- [Written task]: Reproduce exactly the lines from the line with "obj.matrix_world = Matrix.Identity(4)" through the line with "# nodes alike.", both included, and no other lines.
......
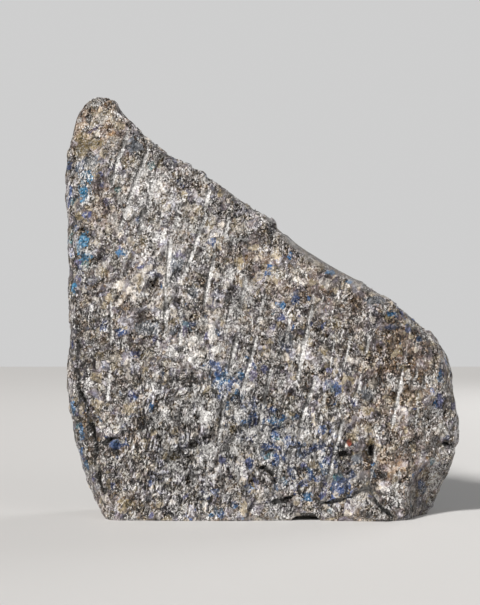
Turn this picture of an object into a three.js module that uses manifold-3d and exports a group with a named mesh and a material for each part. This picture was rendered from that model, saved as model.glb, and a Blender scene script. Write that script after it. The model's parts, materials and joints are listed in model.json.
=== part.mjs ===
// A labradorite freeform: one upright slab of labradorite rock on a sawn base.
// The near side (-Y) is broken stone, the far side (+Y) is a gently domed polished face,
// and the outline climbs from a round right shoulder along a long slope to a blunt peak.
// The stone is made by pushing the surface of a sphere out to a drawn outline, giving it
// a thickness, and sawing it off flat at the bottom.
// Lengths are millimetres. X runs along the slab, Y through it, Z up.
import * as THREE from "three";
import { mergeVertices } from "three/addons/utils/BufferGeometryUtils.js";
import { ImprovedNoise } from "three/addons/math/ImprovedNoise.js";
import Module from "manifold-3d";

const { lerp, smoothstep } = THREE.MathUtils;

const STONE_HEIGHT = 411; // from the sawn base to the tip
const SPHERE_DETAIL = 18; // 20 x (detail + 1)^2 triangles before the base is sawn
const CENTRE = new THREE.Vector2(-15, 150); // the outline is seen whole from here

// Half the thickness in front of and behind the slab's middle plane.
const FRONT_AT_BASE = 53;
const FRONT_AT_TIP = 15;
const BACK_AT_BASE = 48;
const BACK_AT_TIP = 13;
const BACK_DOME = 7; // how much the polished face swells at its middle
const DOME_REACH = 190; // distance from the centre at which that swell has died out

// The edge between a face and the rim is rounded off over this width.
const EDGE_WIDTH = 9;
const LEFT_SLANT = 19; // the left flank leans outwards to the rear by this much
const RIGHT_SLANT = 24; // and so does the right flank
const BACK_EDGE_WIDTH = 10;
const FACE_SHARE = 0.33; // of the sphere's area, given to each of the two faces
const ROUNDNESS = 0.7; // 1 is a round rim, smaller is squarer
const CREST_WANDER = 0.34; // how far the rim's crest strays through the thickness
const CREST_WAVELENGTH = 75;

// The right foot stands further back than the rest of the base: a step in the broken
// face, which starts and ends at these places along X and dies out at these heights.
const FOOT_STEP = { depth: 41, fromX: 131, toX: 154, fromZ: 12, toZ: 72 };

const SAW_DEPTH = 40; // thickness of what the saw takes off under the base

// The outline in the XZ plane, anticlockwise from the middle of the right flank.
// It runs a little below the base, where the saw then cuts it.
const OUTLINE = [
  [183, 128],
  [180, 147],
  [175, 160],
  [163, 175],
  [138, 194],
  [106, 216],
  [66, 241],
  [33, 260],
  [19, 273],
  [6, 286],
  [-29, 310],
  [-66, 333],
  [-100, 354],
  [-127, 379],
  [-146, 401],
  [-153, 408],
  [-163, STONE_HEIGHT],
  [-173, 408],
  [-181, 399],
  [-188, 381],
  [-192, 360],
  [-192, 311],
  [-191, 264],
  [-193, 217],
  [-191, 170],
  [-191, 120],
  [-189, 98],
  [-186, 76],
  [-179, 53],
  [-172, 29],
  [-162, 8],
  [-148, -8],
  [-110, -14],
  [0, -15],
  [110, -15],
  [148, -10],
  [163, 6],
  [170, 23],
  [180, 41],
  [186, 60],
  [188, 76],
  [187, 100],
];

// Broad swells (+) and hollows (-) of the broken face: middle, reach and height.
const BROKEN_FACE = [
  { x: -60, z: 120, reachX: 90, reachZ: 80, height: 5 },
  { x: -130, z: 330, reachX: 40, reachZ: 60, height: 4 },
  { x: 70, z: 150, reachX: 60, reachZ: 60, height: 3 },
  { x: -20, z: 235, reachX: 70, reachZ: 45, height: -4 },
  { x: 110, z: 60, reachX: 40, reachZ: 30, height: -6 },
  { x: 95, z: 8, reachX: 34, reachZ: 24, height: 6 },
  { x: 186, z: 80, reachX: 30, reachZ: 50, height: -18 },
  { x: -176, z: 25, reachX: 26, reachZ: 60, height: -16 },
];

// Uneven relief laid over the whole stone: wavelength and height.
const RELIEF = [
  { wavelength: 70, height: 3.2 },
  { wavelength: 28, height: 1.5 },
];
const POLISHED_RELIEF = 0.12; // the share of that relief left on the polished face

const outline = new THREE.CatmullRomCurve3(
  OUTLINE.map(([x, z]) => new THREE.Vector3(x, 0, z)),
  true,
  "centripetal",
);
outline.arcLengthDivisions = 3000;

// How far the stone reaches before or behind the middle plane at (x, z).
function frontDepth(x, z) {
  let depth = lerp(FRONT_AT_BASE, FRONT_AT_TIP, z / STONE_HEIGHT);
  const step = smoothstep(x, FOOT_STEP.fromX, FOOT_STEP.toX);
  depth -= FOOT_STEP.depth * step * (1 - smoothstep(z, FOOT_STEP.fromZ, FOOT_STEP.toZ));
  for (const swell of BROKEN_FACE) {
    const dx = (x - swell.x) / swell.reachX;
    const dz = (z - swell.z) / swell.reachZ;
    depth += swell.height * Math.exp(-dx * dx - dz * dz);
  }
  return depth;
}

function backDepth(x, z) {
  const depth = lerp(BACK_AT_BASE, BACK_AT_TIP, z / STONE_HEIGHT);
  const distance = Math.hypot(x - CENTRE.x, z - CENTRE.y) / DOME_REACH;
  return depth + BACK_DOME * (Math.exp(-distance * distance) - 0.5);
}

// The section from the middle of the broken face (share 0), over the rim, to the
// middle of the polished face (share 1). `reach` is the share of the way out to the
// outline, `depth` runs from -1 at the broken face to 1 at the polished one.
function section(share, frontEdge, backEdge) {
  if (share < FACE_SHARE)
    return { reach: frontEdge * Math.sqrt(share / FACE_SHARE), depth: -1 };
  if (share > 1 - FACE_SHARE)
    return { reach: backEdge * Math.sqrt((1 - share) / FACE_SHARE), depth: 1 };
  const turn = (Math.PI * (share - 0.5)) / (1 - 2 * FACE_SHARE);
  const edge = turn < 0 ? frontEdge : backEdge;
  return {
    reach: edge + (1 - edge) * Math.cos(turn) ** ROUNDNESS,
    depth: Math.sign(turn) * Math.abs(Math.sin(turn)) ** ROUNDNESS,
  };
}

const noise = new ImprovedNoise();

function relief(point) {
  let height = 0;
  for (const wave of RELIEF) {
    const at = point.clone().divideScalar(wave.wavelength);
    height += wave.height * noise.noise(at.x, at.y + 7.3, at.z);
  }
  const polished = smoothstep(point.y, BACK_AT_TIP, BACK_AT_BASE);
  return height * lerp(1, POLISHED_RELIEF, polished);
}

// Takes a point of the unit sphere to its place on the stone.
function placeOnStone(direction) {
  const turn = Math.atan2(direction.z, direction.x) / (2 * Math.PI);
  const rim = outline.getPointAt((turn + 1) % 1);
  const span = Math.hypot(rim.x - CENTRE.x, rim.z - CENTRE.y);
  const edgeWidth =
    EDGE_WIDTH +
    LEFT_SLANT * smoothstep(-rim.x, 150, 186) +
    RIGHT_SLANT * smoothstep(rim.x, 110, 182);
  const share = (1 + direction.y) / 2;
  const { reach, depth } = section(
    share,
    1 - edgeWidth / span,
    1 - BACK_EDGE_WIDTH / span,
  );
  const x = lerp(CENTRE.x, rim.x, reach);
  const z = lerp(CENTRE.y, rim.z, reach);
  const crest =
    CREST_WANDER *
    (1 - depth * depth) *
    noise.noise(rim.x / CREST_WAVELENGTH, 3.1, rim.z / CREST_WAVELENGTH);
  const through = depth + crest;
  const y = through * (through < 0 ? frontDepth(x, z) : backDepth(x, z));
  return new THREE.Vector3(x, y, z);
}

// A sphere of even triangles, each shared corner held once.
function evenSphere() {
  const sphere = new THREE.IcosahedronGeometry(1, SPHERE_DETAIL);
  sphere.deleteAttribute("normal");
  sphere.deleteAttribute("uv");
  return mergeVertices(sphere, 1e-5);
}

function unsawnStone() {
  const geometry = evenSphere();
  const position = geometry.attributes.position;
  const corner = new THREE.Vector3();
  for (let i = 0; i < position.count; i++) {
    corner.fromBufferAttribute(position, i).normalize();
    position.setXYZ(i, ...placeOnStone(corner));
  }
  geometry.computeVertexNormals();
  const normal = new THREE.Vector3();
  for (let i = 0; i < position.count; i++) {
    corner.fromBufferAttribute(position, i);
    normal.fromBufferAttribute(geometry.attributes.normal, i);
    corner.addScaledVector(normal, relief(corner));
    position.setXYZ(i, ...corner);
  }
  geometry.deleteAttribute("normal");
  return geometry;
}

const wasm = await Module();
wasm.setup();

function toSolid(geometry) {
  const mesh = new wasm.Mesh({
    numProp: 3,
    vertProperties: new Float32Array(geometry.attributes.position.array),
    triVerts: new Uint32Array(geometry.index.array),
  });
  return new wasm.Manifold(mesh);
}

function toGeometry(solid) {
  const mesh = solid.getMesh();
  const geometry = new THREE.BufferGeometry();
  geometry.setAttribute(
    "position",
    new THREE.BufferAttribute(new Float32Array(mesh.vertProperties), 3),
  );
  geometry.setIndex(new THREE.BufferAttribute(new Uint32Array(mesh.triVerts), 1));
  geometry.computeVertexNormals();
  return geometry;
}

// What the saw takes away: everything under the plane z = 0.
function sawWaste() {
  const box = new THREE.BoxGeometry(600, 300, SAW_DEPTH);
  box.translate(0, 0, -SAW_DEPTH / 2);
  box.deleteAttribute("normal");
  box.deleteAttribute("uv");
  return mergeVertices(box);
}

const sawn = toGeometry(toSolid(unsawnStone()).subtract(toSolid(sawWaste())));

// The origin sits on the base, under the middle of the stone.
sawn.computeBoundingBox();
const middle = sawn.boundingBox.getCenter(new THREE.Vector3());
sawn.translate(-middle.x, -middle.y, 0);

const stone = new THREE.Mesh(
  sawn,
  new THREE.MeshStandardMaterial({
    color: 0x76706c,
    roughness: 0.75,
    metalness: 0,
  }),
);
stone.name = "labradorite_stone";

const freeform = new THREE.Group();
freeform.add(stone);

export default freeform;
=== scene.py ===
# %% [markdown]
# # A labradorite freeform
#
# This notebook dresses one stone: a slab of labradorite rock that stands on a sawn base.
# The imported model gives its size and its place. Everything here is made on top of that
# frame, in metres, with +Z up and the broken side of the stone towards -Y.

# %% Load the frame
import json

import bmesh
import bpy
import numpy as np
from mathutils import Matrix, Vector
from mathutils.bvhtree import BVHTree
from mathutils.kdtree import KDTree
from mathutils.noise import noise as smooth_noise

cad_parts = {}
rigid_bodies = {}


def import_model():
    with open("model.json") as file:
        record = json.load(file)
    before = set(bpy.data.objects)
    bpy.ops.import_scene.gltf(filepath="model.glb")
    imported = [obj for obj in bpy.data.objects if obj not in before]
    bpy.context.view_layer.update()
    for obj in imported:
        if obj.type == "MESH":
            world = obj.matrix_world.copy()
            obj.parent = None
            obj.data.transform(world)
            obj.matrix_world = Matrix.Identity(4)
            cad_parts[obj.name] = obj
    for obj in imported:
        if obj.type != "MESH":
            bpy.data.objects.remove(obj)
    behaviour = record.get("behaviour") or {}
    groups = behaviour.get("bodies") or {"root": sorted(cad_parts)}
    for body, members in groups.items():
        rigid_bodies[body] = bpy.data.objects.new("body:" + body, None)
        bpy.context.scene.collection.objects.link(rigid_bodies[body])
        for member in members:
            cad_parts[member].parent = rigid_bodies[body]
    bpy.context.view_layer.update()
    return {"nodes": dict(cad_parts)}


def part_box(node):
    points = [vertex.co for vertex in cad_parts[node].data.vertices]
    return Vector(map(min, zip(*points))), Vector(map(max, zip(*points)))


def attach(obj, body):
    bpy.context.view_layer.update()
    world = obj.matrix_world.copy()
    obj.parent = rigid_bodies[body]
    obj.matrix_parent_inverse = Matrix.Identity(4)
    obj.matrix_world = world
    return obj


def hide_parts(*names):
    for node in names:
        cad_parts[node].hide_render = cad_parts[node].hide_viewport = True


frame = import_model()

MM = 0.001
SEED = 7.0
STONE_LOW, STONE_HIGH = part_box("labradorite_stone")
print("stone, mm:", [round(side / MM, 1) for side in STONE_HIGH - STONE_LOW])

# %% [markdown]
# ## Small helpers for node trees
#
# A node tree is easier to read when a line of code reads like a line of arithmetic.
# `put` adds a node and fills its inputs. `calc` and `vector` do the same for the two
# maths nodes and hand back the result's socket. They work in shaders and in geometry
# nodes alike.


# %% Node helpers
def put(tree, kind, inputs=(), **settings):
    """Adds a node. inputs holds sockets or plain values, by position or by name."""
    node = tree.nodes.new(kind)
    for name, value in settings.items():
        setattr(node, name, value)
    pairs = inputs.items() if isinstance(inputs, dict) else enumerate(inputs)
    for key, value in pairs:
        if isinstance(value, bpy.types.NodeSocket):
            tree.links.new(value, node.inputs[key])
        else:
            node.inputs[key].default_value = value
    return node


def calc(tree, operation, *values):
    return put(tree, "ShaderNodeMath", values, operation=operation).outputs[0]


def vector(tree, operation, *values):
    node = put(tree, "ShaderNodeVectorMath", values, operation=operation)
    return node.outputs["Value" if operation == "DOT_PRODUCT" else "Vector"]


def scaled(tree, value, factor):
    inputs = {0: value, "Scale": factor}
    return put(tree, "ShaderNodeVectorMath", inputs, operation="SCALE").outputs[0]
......
- [Response]:
            obj.matrix_world = Matrix.Identity(4)
            cad_parts[obj.name] = obj
    for obj in imported:
        if obj.type != "MESH":
            bpy.data.objects.remove(obj)
    behaviour = record.get("behaviour") or {}
    groups = behaviour.get("bodies") or {"root": sorted(cad_parts)}
    for body, members in groups.items():
        rigid_bodies[body] = bpy.data.objects.new("body:" + body, None)
        bpy.context.scene.collection.objects.link(rigid_bodies[body])
        for member in members:
            cad_parts[member].parent = rigid_bodies[body]
    bpy.context.view_layer.update()
    return {"nodes": dict(cad_parts)}


def part_box(node):
    points = [vertex.co for vertex in cad_parts[node].data.vertices]
    return Vector(map(min, zip(*points))), Vector(map(max, zip(*points)))


def attach(obj, body):
    bpy.context.view_layer.update()
    world = obj.matrix_world.copy()
    obj.parent = rigid_bodies[body]
    obj.matrix_parent_inverse = Matrix.Identity(4)
    obj.matrix_world = world
    return obj


def hide_parts(*names):
    for node in names:
        cad_parts[node].hide_render = cad_parts[node].hide_viewport = True


frame = import_model()

MM = 0.001
SEED = 7.0
STONE_LOW, STONE_HIGH = part_box("labradorite_stone")
print("stone, mm:", [round(side / MM, 1) for side in STONE_HIGH - STONE_LOW])

# %% [markdown]
# ## Small helpers for node trees
#
# A node tree is easier to read when a line of code reads like a line of arithmetic.
# `put` adds a node and fills its inputs. `calc` and `vector` do the same for the two
# maths nodes and hand back the result's socket. They work in shaders and in geometry
# nodes alike.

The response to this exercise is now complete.